- Task directions -
Filter these entries so that only lines with the word "finishes" remain.

- Data entries -
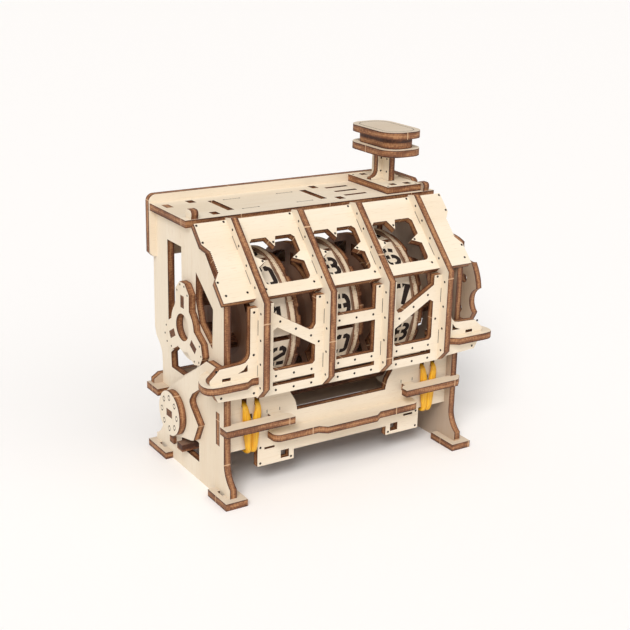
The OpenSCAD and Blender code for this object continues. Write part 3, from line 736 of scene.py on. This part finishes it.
def smooth(points, steps=8):
    """A curve through the points, each leg cut into steps."""
    line = []
    padded = [points[0]] + points + [points[-1]]
    for a, b, c, d in zip(padded, padded[1:], padded[2:], padded[3:]):
        for i in range(steps):
            t = i / steps
            square = (2 * a - 5 * b + 4 * c - d) * t * t
            cube = (3 * b - a - 3 * c + d) * t ** 3
            line.append(0.5 * (2 * b + (c - a) * t + square + cube))
    return line + [points[-1]]


def strand_mesh(builder, spine, half_w, half_t, side):
    """A rippled strap along a spine: half widths and half thicknesses go with its points."""
    rings = []
    for i, point in enumerate(spine):
        run = (spine[min(i + 1, len(spine) - 1)] - spine[max(i - 1, 0)]).normalized()
        out = run.cross(side).normalized()
        ring = []
        for k in range(STRAND_SIDES):
            turn = 2 * math.pi * k / STRAND_SIDES
            ripple = 1 + RIPPLE_DEPTH * math.cos(BAND_RIPPLES * turn)
            offset = side * math.cos(turn) * half_w[i] + out * math.sin(turn) * half_t[i] * ripple
            ring.append(builder.verts.new(point + offset))
        rings.append(ring)
    for a, b in zip(rings, rings[1:]):
        for k in range(STRAND_SIDES):
            j = (k + 1) % STRAND_SIDES
            builder.faces.new((a[k], a[j], b[j], b[k]))
    builder.faces.new(rings[0][::-1])
    builder.faces.new(rings[-1])


def rubber_bands():
    """Both loops: from the arm's tip, out through the slots and under the board's lower edge."""
    builder = bmesh.new()
    for mirror in (-1, 1):
        for side in (-1, 1):
            near = BAND_X + side * BAND_SPREAD
            keys = [
                (near, HOOK_Y, HOOK_Z, 1.0, 0.9), (near, 12.0, HOOK_Z, 1.0, 0.9),
                (near, 9.6, HOOK_Z, 1.0, 0.9),
                (near, 7.6, 36.9, 1.0, 0.8), (near - side * 0.1, 6.9, 34.8, 1.4, 0.9),
                (near - side * 0.5, 6.9, 31.4, 1.8, 1.0), (near - side * 0.95, 6.95, 27.0, 1.8, 1.0),
                (near - side * 1.3, 7.0, 22.0, 1.55, 1.0), (near - side * 1.5, 7.1, 18.6, 1.3, 0.9),
                (near - side * 1.6, 8.2, 17.1, 1.2, 0.8), (near - side * 1.7, 11.8, 17.1, 1.2, 0.8),
            ]
            spine = smooth([case(mirror * x, y, z) for x, y, z, _, _ in keys])
            size = smooth([Vector((w, t, 0)) for _, _, _, w, t in keys])
            strand_mesh(builder, spine, [s.x * MM for s in size], [s.y * MM for s in size], AXIS["X"])
        hook = smooth([case(mirror * (BAND_X + x), HOOK_Y, HOOK_Z) for x in (-3.6, -1.2, 1.2, 3.6)])
        half = [HOOK_HALF] * len(hook)
        strand_mesh(builder, hook, half, half, AXIS["Z"])
    piece = new_piece("amber_bands", builder, None, [rubber("amber_rubber")])
    for face in piece.data.polygons:
        face.use_smooth = True
    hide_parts("rubber_bands")
    # the slot holds the band, and the arm's tip carries its inner end up
    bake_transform(piece)
    return piece


# ---- Stage ----

FLOOR_HALF = 12.0
FLOOR_COLOUR = (0.985, 0.972, 0.968, 1)
SKY_COLOUR = (1.0, 0.985, 0.975, 1)
SKY_STRENGTH = 0.36
SUN_COLOUR = (1.0, 0.985, 0.96)
# Each sun's turn in degrees, its strength and its width in degrees
SUNS = (
    ("key_light", (50, 0, -44), 2.05, 26),
    ("top_light", (20, 0, 0), 0.70, 90),
    ("front_fill", (66, 0, 20), 0.30, 60),
)
# The camera's place in case millimetres
CAMERA_PLACE = (-253.61, -363.95, 218.44)


def stage():
    """Pale floor, soft daylight and the camera."""
    floor_mesh = bpy.data.meshes.new("floor")
    corners = [(x * FLOOR_HALF, y * FLOOR_HALF, 0) for x, y in ((-1, -1), (1, -1), (1, 1), (-1, 1))]
    floor_mesh.from_pydata(corners, [], [(0, 1, 2, 3)])
    floor = bpy.data.objects.new("floor", floor_mesh)
    bpy.context.scene.collection.objects.link(floor)
    shader = Shader("floor_paper")
    shader.bsdf.inputs["Base Color"].default_value = FLOOR_COLOUR
    shader.bsdf.inputs["Roughness"].default_value = 0.9
    shader.bsdf.inputs["Specular IOR Level"].default_value = 0.1
    floor_mesh.materials.append(shader.material)

    world = bpy.data.worlds.new("studio")
    world.use_nodes = True
    sky = world.node_tree.nodes["Background"]
    sky.inputs["Color"].default_value = SKY_COLOUR
    sky.inputs["Strength"].default_value = SKY_STRENGTH
    bpy.context.scene.world = world

    for name, turn, strength, softness in SUNS:
        light = bpy.data.lights.new(name, "SUN")
        light.energy = strength
        light.angle = math.radians(softness)
        light.color = SUN_COLOUR
        lamp = bpy.data.objects.new(name, light)
        lamp.rotation_euler = Euler([math.radians(angle) for angle in turn])
        bpy.context.scene.collection.objects.link(lamp)

    camera = bpy.data.cameras.new("camera")
    camera.lens = 68.19
    camera.sensor_width = 36
    camera.shift_x = -0.00286
    camera.shift_y = -0.00413
    camera.clip_start = 0.01
    eye = bpy.data.objects.new("camera", camera)
    eye.location = case(*CAMERA_PLACE)
    eye.rotation_euler = camera_turn(azimuth=32.85, down=18.564, roll=1.49)
    bpy.context.scene.collection.objects.link(eye)
    bpy.context.scene.camera = eye
    bpy.context.scene.view_settings.view_transform = "Standard"


def camera_turn(azimuth, down, roll):
    """Turn of a camera that looks azimuth degrees right of +Y and down, with a roll."""
    azimuth, down, roll = (math.radians(angle) for angle in (azimuth, down, roll))
    forward = Vector((
        math.sin(azimuth) * math.cos(down),
        math.cos(azimuth) * math.cos(down),
        -math.sin(down),
    ))
    level = Vector((math.cos(azimuth), -math.sin(azimuth), 0))
    upright = level.cross(forward)
    right = level * math.cos(roll) + upright * math.sin(roll)
    up = right.cross(forward)
    turn = Euler((0, 0, 0)).to_matrix()
    turn.col[0], turn.col[1], turn.col[2] = right, up, -forward
    return turn.to_euler()


stage()
dress_frame()
front_dots()
slope_dots()
rib_marks()
top_marks()
board_marks()
star_marks()
disc_marks()
key_marks()
for drum in (1, 2, 3):
    digits(drum)
rubber_bands()
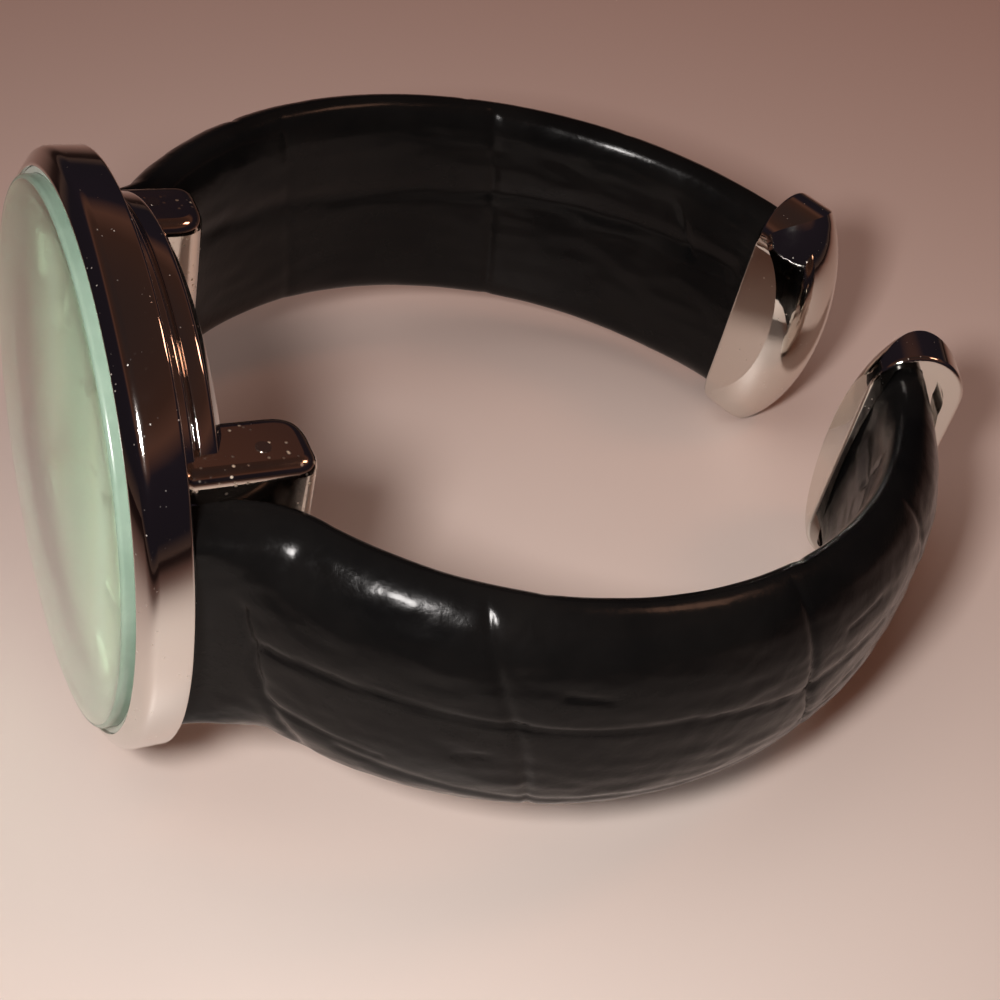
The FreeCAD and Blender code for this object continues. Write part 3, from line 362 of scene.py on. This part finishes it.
inked = worked(track_tree, "GeometryNodeSetMaterial", {"Geometry": real.outputs[0],
                                                       "Material": sizes["Ink"]})
track_tree.links.new(inked.outputs[0], track_tree.nodes.new("NodeGroupOutput").inputs["Geometry"])
ink = plain_finish("track_ink", (0.12, 0.12, 0.12, 1), 0, 0.5, 2000, 0.000002)


def grown(piece_name, node_tree, values, place):
    """The mesh that a tree of nodes makes with these values, moved and laid on the table."""
    seed = bpy.data.objects.new(piece_name + "_seed", bpy.data.meshes.new(piece_name + "_seed"))
    bpy.context.scene.collection.objects.link(seed)
    modifier = seed.modifiers.new(piece_name, "NODES")
    modifier.node_group = node_tree
    for item in node_tree.interface.items_tree:
        if item.item_type == "SOCKET" and item.in_out == "INPUT" and item.name in values:
            modifier[item.identifier] = values[item.name]
    bpy.context.view_layer.update()
    mesh = bpy.data.meshes.new_from_object(seed.evaluated_get(bpy.context.evaluated_depsgraph_get()))
    bpy.data.objects.remove(seed)
    mesh.transform(laid @ place)
    mesh.name = piece_name
    piece = bpy.data.objects.new(piece_name, mesh)
    bpy.context.scene.collection.objects.link(piece)
    return piece


dial_level = crystal_seat + 1.0
ink_lift = 0.012
facing_front = Matrix.Translation((0, dial_level - ink_lift, 0)) @ Matrix.Rotation(math.pi / 2, 4, "X")
minute_track = grown("minute_track", track_tree, {"Ink": ink}, facing_front)
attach(minute_track, "case")

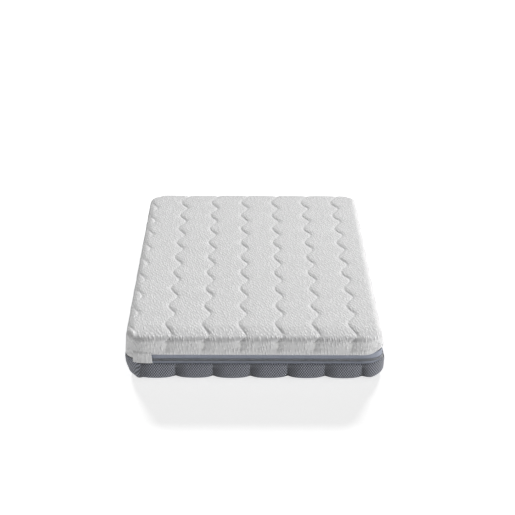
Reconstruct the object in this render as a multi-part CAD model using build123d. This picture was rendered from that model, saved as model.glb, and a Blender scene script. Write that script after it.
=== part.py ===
from build123d import *
import os

# Memory foam mattress with a zipped two-part cover. Millimetres.
# X is the width, Y the length with the zip's start at -Y, Z up from the floor; the origin is on the
# floor under the middle. "Depth" is always measured inwards from the cover's outer wall.

# Whole object
WIDTH = 900.0
LENGTH = 1900.0
HEIGHT = 160.0
CORNER = 80.0            # plan radius of the four corners
TOP_EDGE = 14.0          # rounding of the upper edge
BASE_EDGE = 24.0         # rounding of the lower edge

# Quilted cover: face fabric, wadding and backing, from the outside in
FACE = 1.5
WADDING = 9.0
BACKING = 1.2
LAYER_GAP = 0.15         # between neighbouring layers
THREAD = 0.5             # height of a line of quilting thread
GROOVE = 0.6             # depth of the groove that a line of thread lies in

# Heights on the wall
SEAM_Z = 68.0            # middle of the zip, and the sewn seam on the left side
SEAM_GAP = 2.8           # between the two covers along the sewn seam
UPPER_HEM_Z = 87.0       # lower edge of the upper cover above the zip
LOWER_HEM_Z = 55.5       # upper edge of the lower cover below the zip

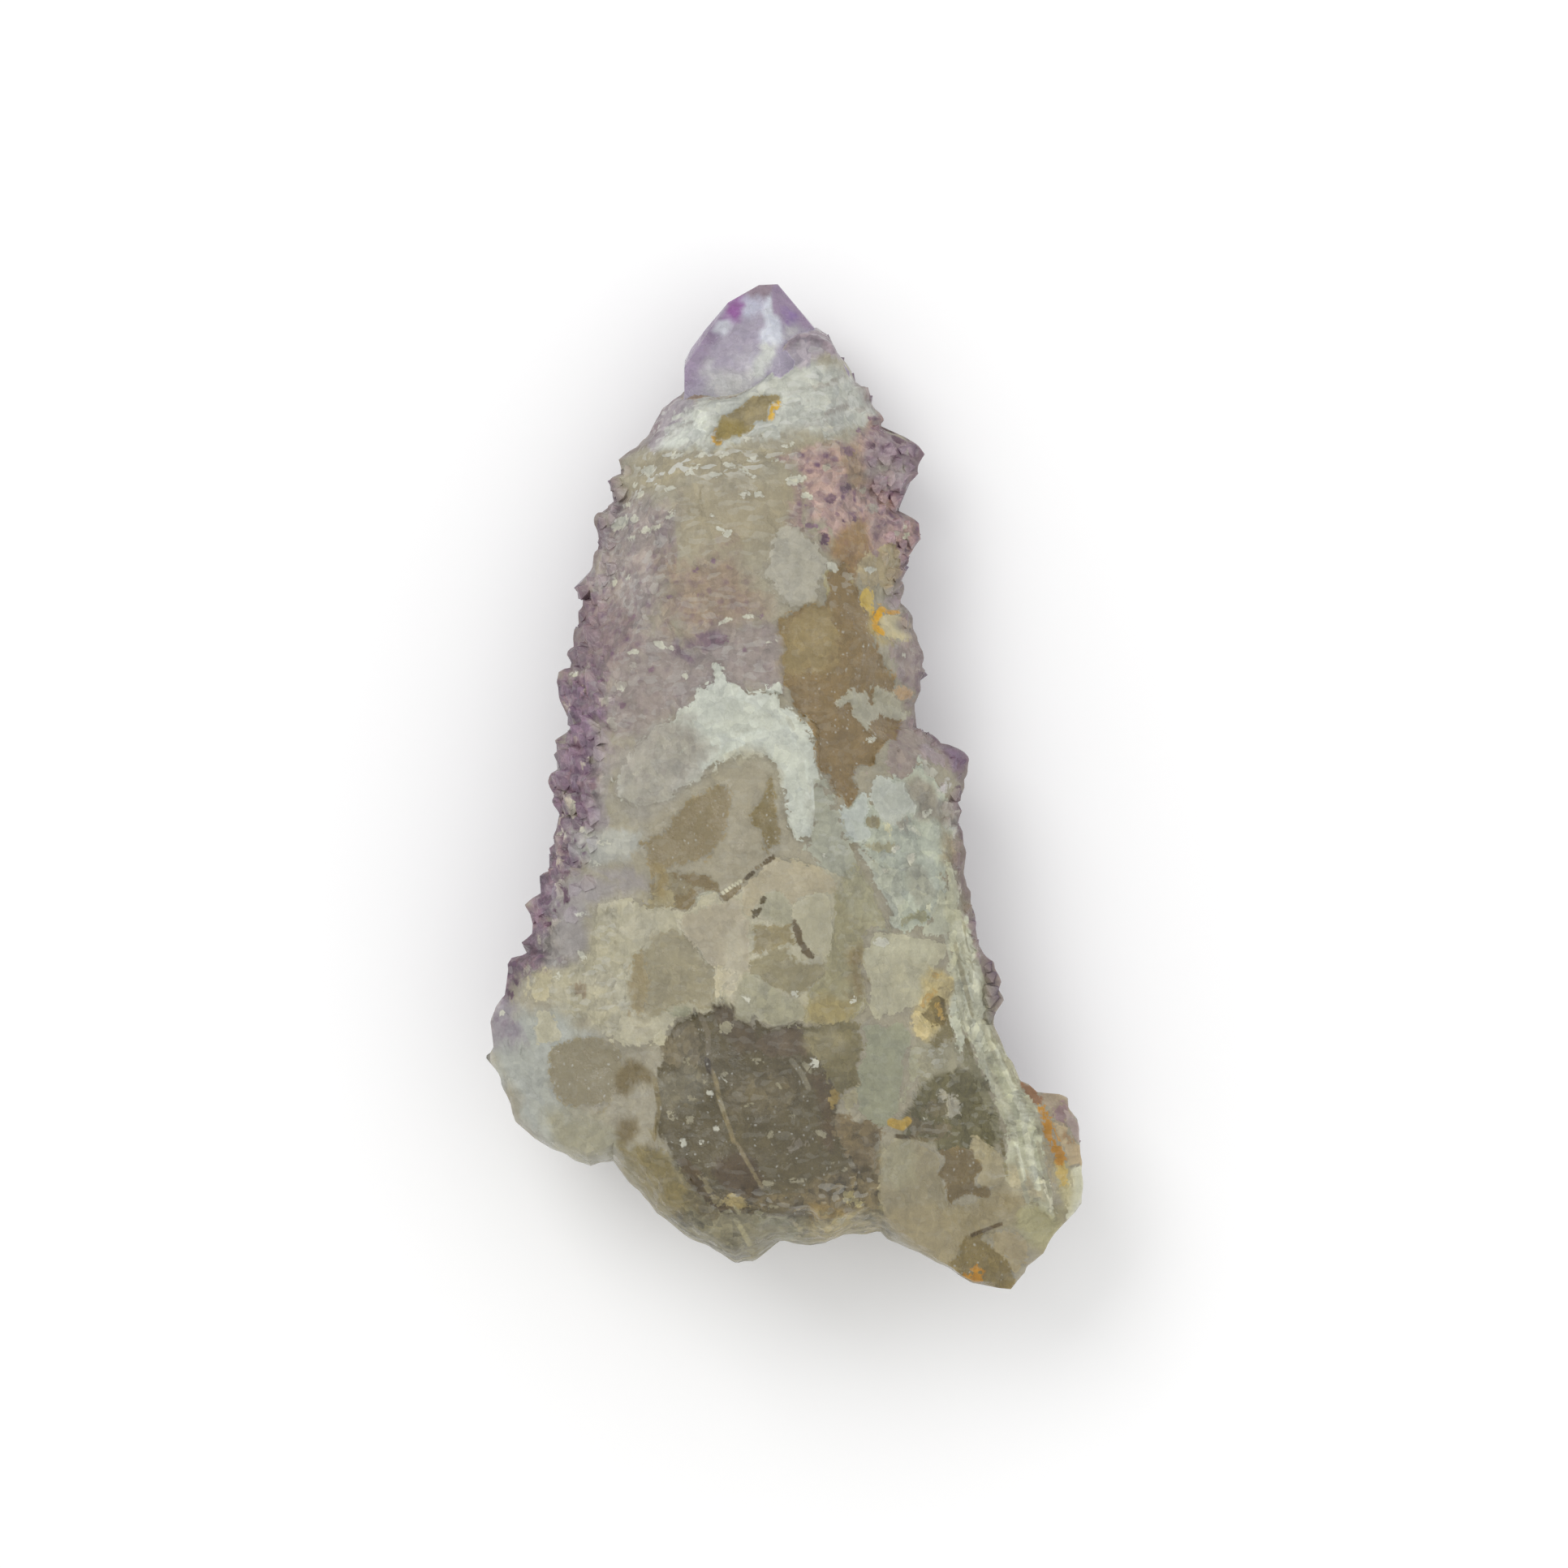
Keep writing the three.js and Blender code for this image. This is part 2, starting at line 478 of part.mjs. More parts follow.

- Task response -
The OpenSCAD and Blender code for this object continues. Write part 3, from line 736 of scene.py on. This part finishes it.
The FreeCAD and Blender code for this object continues. Write part 3, from line 362 of scene.py on. This part finishes it.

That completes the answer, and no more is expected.